- _Work required_: Locate the line with "before = set(bpy.data.objects)" in the material. Copy that line and each one after it, through the last, exactly and with nothing else.
★ ★ ★ ★ ★ ★ ★
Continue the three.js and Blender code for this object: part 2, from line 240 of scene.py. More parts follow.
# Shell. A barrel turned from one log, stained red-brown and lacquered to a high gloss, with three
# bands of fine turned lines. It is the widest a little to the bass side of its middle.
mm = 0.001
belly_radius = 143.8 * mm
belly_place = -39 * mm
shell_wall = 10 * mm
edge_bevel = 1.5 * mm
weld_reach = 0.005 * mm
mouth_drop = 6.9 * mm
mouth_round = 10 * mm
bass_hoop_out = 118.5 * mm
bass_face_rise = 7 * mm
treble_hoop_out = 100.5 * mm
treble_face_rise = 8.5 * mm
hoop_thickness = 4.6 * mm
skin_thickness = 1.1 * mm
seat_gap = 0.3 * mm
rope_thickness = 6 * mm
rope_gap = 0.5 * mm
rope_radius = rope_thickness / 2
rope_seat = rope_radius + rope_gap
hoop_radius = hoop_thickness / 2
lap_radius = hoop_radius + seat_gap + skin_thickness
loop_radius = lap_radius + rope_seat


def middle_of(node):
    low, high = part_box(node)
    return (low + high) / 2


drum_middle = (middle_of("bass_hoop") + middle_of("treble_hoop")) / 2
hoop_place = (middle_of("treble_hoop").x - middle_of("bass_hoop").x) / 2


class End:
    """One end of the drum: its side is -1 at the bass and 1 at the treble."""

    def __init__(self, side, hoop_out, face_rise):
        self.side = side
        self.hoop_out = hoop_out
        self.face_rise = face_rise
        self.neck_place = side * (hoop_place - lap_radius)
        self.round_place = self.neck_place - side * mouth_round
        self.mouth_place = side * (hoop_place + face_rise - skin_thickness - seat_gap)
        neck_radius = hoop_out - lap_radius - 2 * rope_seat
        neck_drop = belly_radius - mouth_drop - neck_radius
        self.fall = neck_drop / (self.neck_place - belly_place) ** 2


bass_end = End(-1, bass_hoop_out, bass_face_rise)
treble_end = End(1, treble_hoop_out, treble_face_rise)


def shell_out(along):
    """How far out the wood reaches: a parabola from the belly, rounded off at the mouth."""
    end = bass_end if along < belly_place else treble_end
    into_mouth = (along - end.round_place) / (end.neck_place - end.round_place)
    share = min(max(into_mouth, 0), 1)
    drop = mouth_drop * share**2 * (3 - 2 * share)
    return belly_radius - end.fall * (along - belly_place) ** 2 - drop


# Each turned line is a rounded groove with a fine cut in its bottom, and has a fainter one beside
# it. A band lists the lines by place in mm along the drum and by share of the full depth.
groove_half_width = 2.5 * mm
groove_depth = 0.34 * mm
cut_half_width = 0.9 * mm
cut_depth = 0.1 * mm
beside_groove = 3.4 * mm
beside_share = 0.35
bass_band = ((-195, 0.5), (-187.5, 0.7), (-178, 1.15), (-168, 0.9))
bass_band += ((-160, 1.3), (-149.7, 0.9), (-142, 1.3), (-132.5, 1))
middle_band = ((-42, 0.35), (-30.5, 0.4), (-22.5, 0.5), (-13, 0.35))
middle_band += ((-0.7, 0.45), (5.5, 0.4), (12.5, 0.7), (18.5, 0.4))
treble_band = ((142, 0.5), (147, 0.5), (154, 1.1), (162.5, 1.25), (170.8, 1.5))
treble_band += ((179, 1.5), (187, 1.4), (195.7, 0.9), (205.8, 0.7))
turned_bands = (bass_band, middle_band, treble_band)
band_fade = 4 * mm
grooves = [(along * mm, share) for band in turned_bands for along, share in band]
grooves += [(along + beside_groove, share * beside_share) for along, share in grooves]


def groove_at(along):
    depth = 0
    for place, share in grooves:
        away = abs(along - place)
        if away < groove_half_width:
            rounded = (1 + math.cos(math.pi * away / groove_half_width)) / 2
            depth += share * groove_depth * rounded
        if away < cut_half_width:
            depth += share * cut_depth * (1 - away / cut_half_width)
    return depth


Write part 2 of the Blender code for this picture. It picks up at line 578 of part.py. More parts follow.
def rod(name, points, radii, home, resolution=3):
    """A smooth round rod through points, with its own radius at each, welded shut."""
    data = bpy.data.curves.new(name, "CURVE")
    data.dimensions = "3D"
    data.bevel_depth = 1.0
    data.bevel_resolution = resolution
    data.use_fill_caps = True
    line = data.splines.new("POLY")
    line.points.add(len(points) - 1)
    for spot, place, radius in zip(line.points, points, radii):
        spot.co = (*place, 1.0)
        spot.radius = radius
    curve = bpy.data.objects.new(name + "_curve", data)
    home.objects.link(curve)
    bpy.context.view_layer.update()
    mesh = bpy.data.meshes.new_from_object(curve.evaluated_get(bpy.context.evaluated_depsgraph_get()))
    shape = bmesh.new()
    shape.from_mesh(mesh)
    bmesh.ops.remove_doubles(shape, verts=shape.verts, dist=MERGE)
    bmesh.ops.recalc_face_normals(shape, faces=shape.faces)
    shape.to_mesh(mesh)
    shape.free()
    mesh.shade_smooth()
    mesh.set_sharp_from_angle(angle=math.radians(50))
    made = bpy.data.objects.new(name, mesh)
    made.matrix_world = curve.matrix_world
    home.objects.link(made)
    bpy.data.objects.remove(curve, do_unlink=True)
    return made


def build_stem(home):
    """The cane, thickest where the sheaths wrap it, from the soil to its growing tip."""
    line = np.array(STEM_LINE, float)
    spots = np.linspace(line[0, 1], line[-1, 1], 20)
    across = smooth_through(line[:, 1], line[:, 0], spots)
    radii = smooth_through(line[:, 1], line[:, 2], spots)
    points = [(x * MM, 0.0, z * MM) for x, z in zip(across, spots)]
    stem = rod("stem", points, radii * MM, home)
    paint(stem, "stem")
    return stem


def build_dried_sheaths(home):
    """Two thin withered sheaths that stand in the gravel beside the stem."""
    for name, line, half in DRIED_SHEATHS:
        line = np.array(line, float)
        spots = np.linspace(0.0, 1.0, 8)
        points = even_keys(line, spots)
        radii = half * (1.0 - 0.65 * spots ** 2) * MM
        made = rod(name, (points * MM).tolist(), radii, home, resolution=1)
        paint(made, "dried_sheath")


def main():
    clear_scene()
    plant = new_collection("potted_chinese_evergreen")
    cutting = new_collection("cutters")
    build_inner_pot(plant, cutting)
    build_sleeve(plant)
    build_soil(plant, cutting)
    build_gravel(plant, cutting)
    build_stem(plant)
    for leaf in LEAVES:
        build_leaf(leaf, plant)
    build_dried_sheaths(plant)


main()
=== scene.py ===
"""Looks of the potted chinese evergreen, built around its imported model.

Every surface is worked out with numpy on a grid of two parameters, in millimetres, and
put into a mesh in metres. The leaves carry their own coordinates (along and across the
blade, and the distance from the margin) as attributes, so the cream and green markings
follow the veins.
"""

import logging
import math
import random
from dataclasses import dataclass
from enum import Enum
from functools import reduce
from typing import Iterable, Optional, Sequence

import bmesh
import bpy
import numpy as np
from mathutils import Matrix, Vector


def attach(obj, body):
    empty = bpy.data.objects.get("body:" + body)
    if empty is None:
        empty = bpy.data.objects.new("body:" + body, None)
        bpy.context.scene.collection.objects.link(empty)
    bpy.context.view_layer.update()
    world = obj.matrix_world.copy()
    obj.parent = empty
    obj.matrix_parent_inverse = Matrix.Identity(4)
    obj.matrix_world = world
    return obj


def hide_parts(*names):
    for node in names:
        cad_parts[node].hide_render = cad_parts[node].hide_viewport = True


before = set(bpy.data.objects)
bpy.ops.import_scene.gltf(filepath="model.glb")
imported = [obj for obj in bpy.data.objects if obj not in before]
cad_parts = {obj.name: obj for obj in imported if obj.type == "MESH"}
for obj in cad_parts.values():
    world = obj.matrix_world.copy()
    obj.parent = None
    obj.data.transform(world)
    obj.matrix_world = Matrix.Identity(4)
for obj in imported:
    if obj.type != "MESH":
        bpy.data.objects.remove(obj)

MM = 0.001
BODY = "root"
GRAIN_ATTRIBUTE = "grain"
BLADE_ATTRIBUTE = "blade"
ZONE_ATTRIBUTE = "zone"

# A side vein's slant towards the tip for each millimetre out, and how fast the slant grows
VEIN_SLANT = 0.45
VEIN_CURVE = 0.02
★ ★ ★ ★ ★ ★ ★
- _Task result_:
before = set(bpy.data.objects)
bpy.ops.import_scene.gltf(filepath="model.glb")
imported = [obj for obj in bpy.data.objects if obj not in before]
cad_parts = {obj.name: obj for obj in imported if obj.type == "MESH"}
for obj in cad_parts.values():
    world = obj.matrix_world.copy()
    obj.parent = None
    obj.data.transform(world)
    obj.matrix_world = Matrix.Identity(4)
for obj in imported:
    if obj.type != "MESH":
        bpy.data.objects.remove(obj)

MM = 0.001
BODY = "root"
GRAIN_ATTRIBUTE = "grain"
BLADE_ATTRIBUTE = "blade"
ZONE_ATTRIBUTE = "zone"

# A side vein's slant towards the tip for each millimetre out, and how fast the slant grows
VEIN_SLANT = 0.45
VEIN_CURVE = 0.02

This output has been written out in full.